Piastri, whose contract saga was a massive storyline a season ago as Alpine and McLaren battled for his services, is the only one of the three to finish in the points this season. He finished in eighth down in Melbourne, helping McLaren to a double-points finish for the first time this season.

The McLaren rookie battled illness this past weekend in Azerbaijan and finished just out of the points in 11th. “It was a shame to miss out on points by one spot, but we were just lacking a bit of pace in the middle of the race, so there wasn’t really much more we could do. I’m happy I survived the weekend after being unwell and we’ve got some really good learning in the bank,” said Piastri after Azerbaijan. “I certainly learned a lot about the tyres in that race, and how to manage them better, so all of that will help us fight for points next time. Thanks to the team here and back at the factory for getting the upgrades out to us, it’s definitely helped. We go again in Miami.”
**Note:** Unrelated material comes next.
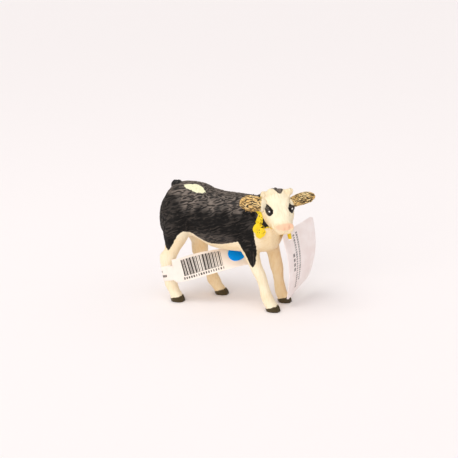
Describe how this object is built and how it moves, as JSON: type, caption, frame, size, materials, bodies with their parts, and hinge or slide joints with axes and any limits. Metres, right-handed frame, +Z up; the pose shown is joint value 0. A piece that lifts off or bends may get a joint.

Then there is Sargeant, the first American driver on the grid since 2015. Sargeant has yet to break through with points this year, with his best finish coming in Bahrain when he came across the line 12th. Since then it has been a pair of P16s, along with a DNF in Melbourne.

However, if there is any solace for the Williams rookie it is this: Piastri’s first points of 2023 came in Melbourne, minutes away from where he grew up.

With the grid headed to Miami this weekend it is worth noting, Sargeant was born in Fort Lauderdale.

If the past is prologue, perhaps Sargeant breaks through this weekend in a homecoming of his own.